Перспектива локального тлеющего конфликта в Северских землях привела Отрепьева именно к магнату, а не королю, – таков был хитроумный план поддерживающего московских бояр канцлера Сапеги. По планам Сапеги и игрушки в его руках Отрепьева, магнат Адам Вишневецкий должен был втянуть в помощь «природному самозванцу» Юшке в его военных действиях запорожских казаков и татар. В своих посланиях лично православному магнату Годунов царским именем обещал щедрую награду за выдачу «московского вора». Но он получил не то, что ожидал: царь получил решительный отказ выдать человека, выдающего себя за сына Ивана Грозного. Это озадачило царя Бориса, последовали новые послания королю Сигизмунду с жалобой на магната, а также новые увещевания Вишневецкого выдать Москве государственного преступника, самозванца без роду и племени Отрепьева. К тому же, опасаясь, что Годунов применит силу, Адам Вишневецкий по своей воле перевез Отрепьева подальше от русско-польской границы, в свой хорошо охраняемый город-крепость Вишневецк.

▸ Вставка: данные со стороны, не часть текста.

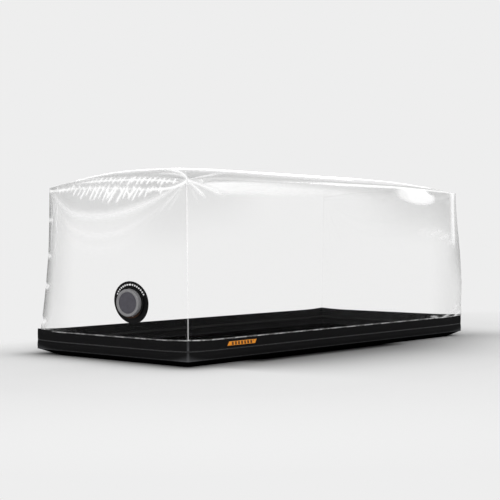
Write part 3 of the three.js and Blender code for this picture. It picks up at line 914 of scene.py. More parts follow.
def end_folds(u, d, crimps, strength):
    """(how far the film stands out, painted highlight, painted grey) for an end panel's folds."""
    far = 2 * HALF_WIDTH - u
    hanging = sum(swag(u, d, *row) for row in SWAGS)
    fans = sum(ray(u, d, *row) for row in NEAR_RAYS) + sum(ray(far, d, *row) for row in FAR_RAYS)
    short = strokes(u, d, crimps)
    hem = hump(d - hem_line(u) - 0.012, 0.010)
    hem *= 1 - 0.7 * eased(u, 0.25, 0.6) + 0.6 * eased(u, 1.5, 1.9)
    teeth = strokes(u, d, SEAM_TEETH)
    teeth += 0.55 * hump(d - 0.030, 0.008) * eased(u, 0.06, 0.2) * faded(u, 1.3, 1.8)
    # each kind's height in metres, and then its share of white, a painted highlight
    stand = 0.007 * hanging + 0.006 * short + 0.005 * fans + 0.003 * teeth
    milk_and_highlight = 0.27 * hanging + 1.0 * short + 0.35 * fans + 0.9 * hem + teeth
    # painted grey above the main swag, by the near corner and by the far edge
    above = faded(d - swag_line(u, *SWAGS[0][:2])[1], -0.12, 0.1)
    by_corner = faded(u, 0.2, 0.9) * faded(d, 0.3, 0.8)
    by_far = faded(far, 0.1, 0.7) * faded(d, 0.9, 1.3)
    shade = 0.12 * above + 0.04 * faded(d, 0.2, 0.7) + 0.05 * (by_corner + by_far)
    shade *= 1 - np.clip(2.2 * milk_and_highlight, 0, 1)
    return strength * stand, strength * milk_and_highlight, strength * shade


print("crimps", len(FRONT_CRIMPS), len(REAR_CRIMPS), "teeth", len(SEAM_TEETH))

# %% [markdown]
# Both panels come from one function. It raises the folds along the panel's own normals, and
# leaves its edges flat, so that the panel keeps to the wrap's seam.


# %% Panels at the ends
def end_point(e, t, toward):
    """A point on an end panel. toward is -1 for the front and 1 for the rear."""
    run, reach, z = wall_point(END, e, t)
    return settled(np.stack([toward * reach, run, z], axis=-1))


def end_panel(toward, crimps, strength):
    """(points, u, milk, shade) of a panel as a grid, with columns to the right from outside."""
    height = 1 - (1 - np.linspace(0, 1, 110)) ** 1.7
    height = np.unique(np.concatenate([height, [LAP / WALL_HEIGHT, FOOT_ROW]]))
    e, t = np.meshgrid(np.linspace(-1, 1, 301) * toward, height)
    points = end_point(e, t, toward)
    u, d = (e + 1) * HALF_WIDTH, (1 - t) * WALL_HEIGHT
    stand, milk_and_highlight, shade = end_folds(u, d, crimps, strength)
    wave = 0.6 * np.sin(2 * pi * u / 0.29 + 1) + 0.4 * np.sin(2 * pi * u / 0.093)
    puckers, weld_line = foot_folds(t * WALL_HEIGHT, wave, 0.03)
    stand += puckers
    milk_and_highlight += weld_line
    from_seam = np.minimum(HALF_WIDTH - abs(e) * HALF_WIDTH, d)
    stand *= eased(from_seam, 0.004, 0.03)
    points = points + normals_of(points) * stand[..., None]
    return points, u, milk_and_highlight, shade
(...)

Агенты Годунова в Польше сообщили о письме осенью 1603 года Адама Вишневецкого коронному гетману Польши Яну Замойскому, в котором он сообщает о появлении у него Дмитрияцаревича, сына Грозного. И уже в конце того года король Сигизмунд изъявил желание видеть у себя в Кракове «царевича», претендента на московский престол. Мало было утешения Годунову, что в верхах Польши возникли две партии: за и против самозванца, причем против самозванца выступали видные и сильные военачальники: Ян Замойский, Константин Острожский, Карл Ходкевич, воевода Збаражский и другие. Только царь Борис, к своему ужасу, чувствовал, что затея самозванца-авантюриста на первой стадии полностью удалась: с тайной подачи и закулисного представления Сапеги, того признало большинство польских магнатов и вельмож. А вторая стадия плана Сапеги разворачивалась, стремительней не придумаешь, когда двоюродный брат Адама Вишневцкого Константин свел Отрепьева со своим родичем Юрием Мнишеком, а тот собрал для будущего зятя полторы тысячи воинов в польских владениях.
Первоначальным местом сбора частной армии Мнишка «из польского сброда» для «царевича», обрученного с дочерью пана, Мариной Мнишек, был Самбор, но затем возросшую числом разбойную армию из поляков и украинских казаков передислоцировали во Львов. В Краков королю из Львова посыпались жалобы на бесчинства, грабежи и даже убийства «рыцарей» из армии «царевича Дмитрия» и его будущего тестя Юрия Мнишка. Только король Сигизмунд никак не отреагировал, он хотел ослабить Годунова, столкнуть его с «царевичем», ведя двойную игру: не желая ссориться с магнатами Вишневецкими, Мнишком, натравливал войско «рыцарей» на Московию. Посему, пока войско Мнишка и «царевича» оставалось во Львове, король оставлял без ответа жалобы жителей на грабежи и насилия и только ждал выхода войска на Москву. К тому же папский нунций Рангони, знающий о сношениях папы римского и «царевича Дмитрия», тоже имел информацию, что король не будет выступать против войска насильников-убийц и грабителей во Львове, подталкивая царевича к походу в русские земли.
Какая разница, с точки зрения короля Сигизмунда, настоящий или «названный царевич Дмитрий», зато, уже обращенный в латинскую веру через поход на Московию и свержение боярской партией измены Годунова, он мог бы сесть на царский престол. А следом за прозападным царем, исповедующим тайно или явно латинскую веру, в православную Московию смогли бы проникнуть и многочисленные члены ордена иезуитов. Будучи ревностным католиком, король Сигизмунд, потеряв свое наследство в Швеции, готов был ввести католичество в Московии, даже подставляя своих независимых польских магнатов на битвы с войсками московских воевод.